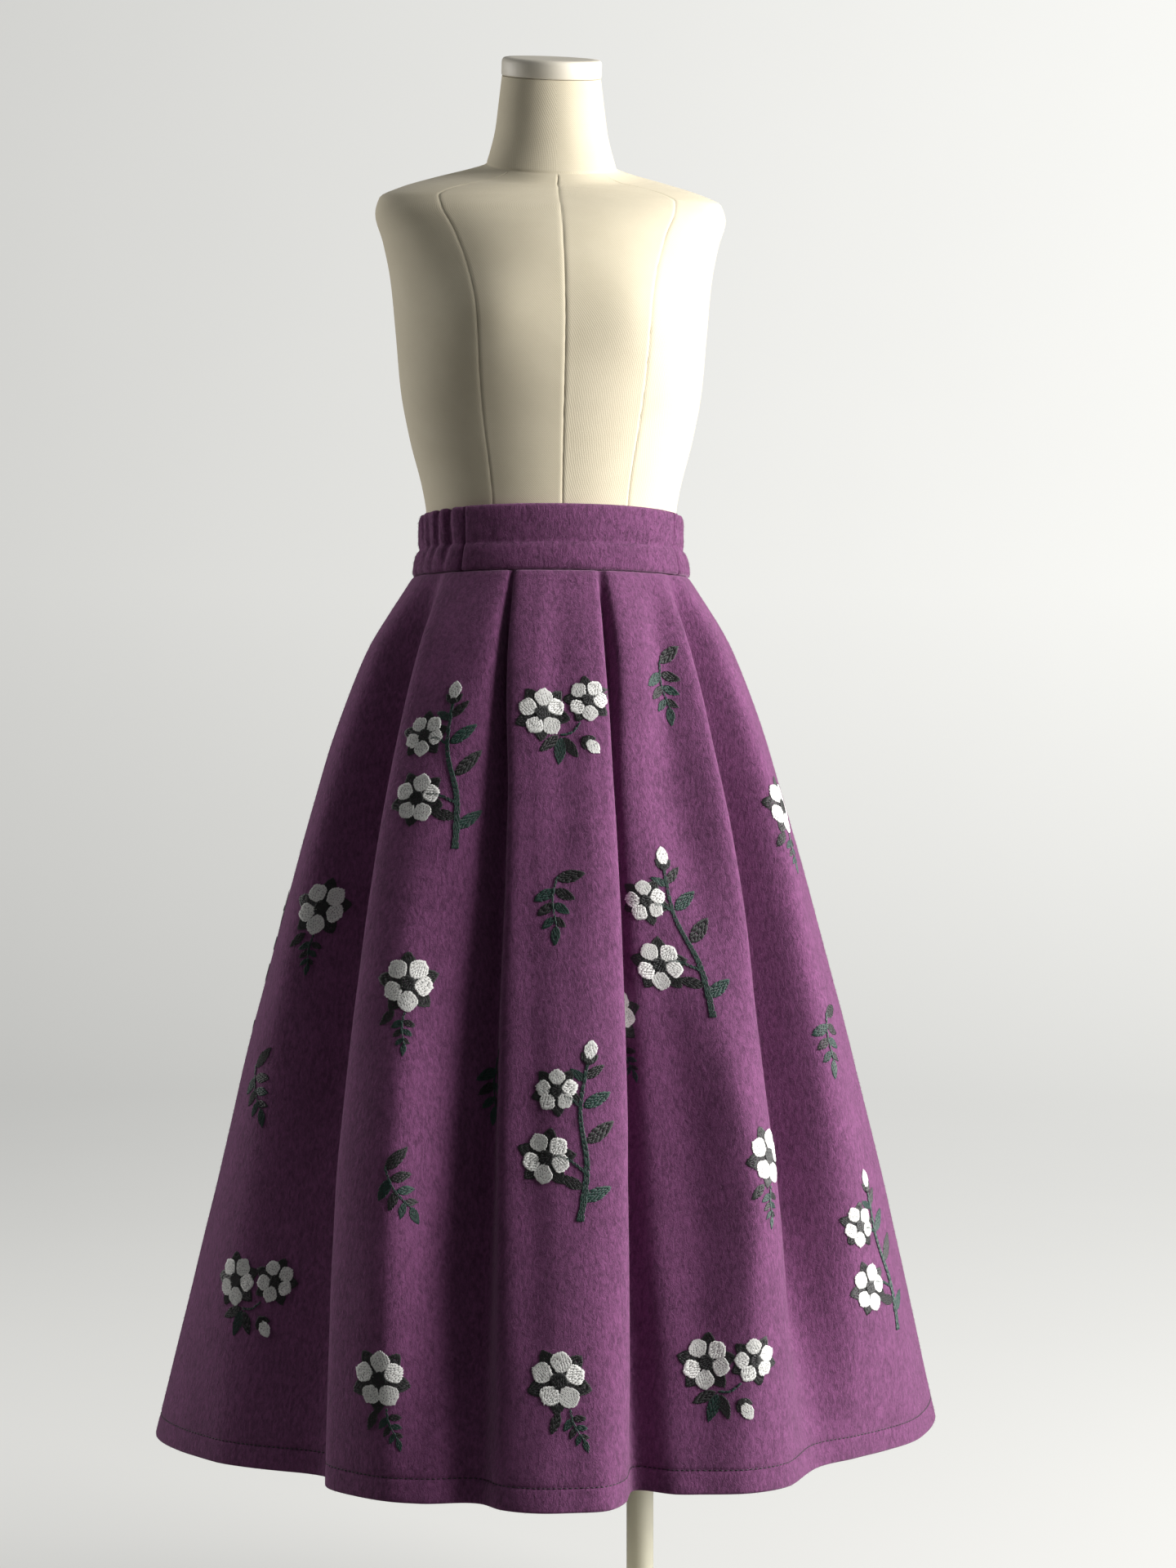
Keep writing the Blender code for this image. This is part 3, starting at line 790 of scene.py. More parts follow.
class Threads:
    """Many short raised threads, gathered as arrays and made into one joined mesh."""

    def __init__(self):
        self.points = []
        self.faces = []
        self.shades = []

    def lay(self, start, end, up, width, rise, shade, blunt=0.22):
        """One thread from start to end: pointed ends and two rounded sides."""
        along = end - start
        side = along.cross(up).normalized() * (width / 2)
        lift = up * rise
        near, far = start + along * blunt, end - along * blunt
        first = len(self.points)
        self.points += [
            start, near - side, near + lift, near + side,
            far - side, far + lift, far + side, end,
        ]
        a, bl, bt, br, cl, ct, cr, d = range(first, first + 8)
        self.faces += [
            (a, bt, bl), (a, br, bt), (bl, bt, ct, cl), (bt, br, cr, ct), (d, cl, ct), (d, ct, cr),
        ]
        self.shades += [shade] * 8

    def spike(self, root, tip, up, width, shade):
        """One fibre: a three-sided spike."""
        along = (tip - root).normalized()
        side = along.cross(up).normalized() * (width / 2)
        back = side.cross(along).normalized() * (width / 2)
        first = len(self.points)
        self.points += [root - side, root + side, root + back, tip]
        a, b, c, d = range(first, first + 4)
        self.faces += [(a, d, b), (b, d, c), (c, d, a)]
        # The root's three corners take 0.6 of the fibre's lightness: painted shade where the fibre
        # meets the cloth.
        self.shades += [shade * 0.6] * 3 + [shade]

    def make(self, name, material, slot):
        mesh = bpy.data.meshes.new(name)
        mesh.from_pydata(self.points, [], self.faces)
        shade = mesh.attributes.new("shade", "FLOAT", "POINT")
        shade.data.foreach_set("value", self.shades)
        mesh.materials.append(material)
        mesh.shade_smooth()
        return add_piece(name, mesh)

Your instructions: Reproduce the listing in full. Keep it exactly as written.

Final result:
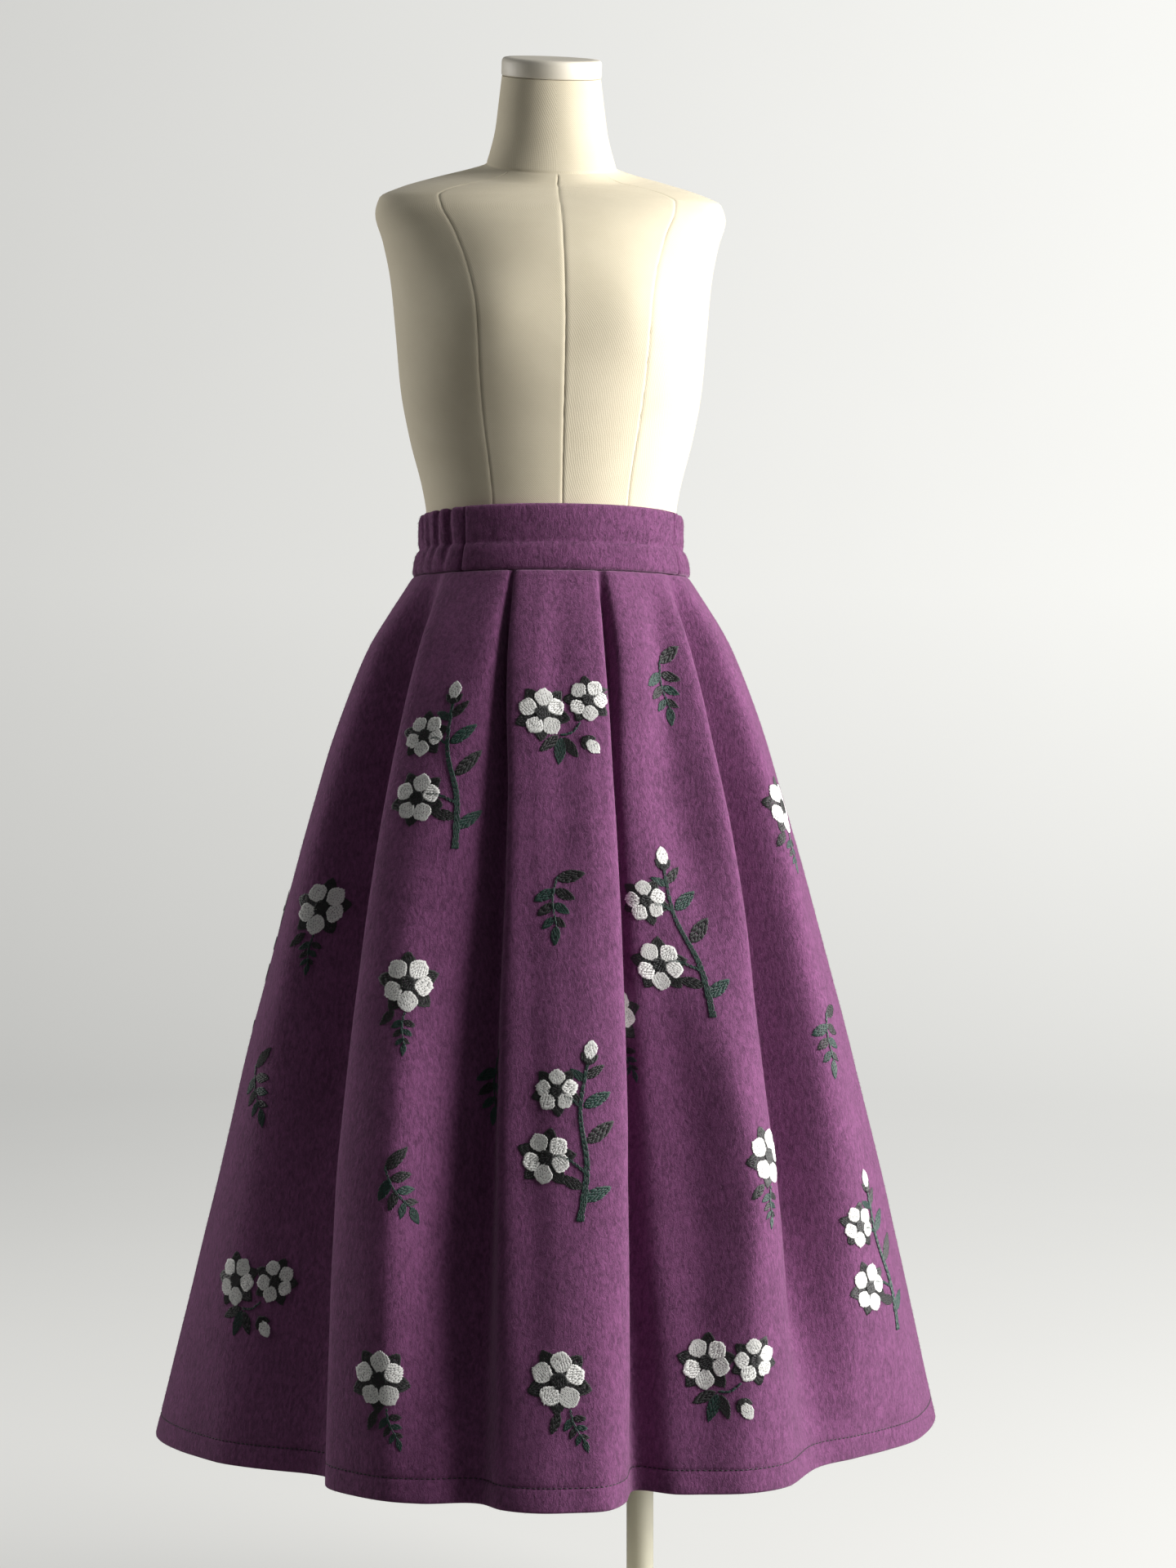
Keep writing the Blender code for this image. This is part 3, starting at line 790 of scene.py. More parts follow.
class Threads:
    """Many short raised threads, gathered as arrays and made into one joined mesh."""

    def __init__(self):
        self.points = []
        self.faces = []
        self.shades = []

    def lay(self, start, end, up, width, rise, shade, blunt=0.22):
        """One thread from start to end: pointed ends and two rounded sides."""
        along = end - start
        side = along.cross(up).normalized() * (width / 2)
        lift = up * rise
        near, far = start + along * blunt, end - along * blunt
        first = len(self.points)
        self.points += [
            start, near - side, near + lift, near + side,
            far - side, far + lift, far + side, end,
        ]
        a, bl, bt, br, cl, ct, cr, d = range(first, first + 8)
        self.faces += [
            (a, bt, bl), (a, br, bt), (bl, bt, ct, cl), (bt, br, cr, ct), (d, cl, ct), (d, ct, cr),
        ]
        self.shades += [shade] * 8

    def spike(self, root, tip, up, width, shade):
        """One fibre: a three-sided spike."""
        along = (tip - root).normalized()
        side = along.cross(up).normalized() * (width / 2)
        back = side.cross(along).normalized() * (width / 2)
        first = len(self.points)
        self.points += [root - side, root + side, root + back, tip]
        a, b, c, d = range(first, first + 4)
        self.faces += [(a, d, b), (b, d, c), (c, d, a)]
        # The root's three corners take 0.6 of the fibre's lightness: painted shade where the fibre
        # meets the cloth.
        self.shades += [shade * 0.6] * 3 + [shade]

    def make(self, name, material, slot):
        mesh = bpy.data.meshes.new(name)
        mesh.from_pydata(self.points, [], self.faces)
        shade = mesh.attributes.new("shade", "FLOAT", "POINT")
        shade.data.foreach_set("value", self.shades)
        mesh.materials.append(material)
        mesh.shade_smooth()
        return add_piece(name, mesh)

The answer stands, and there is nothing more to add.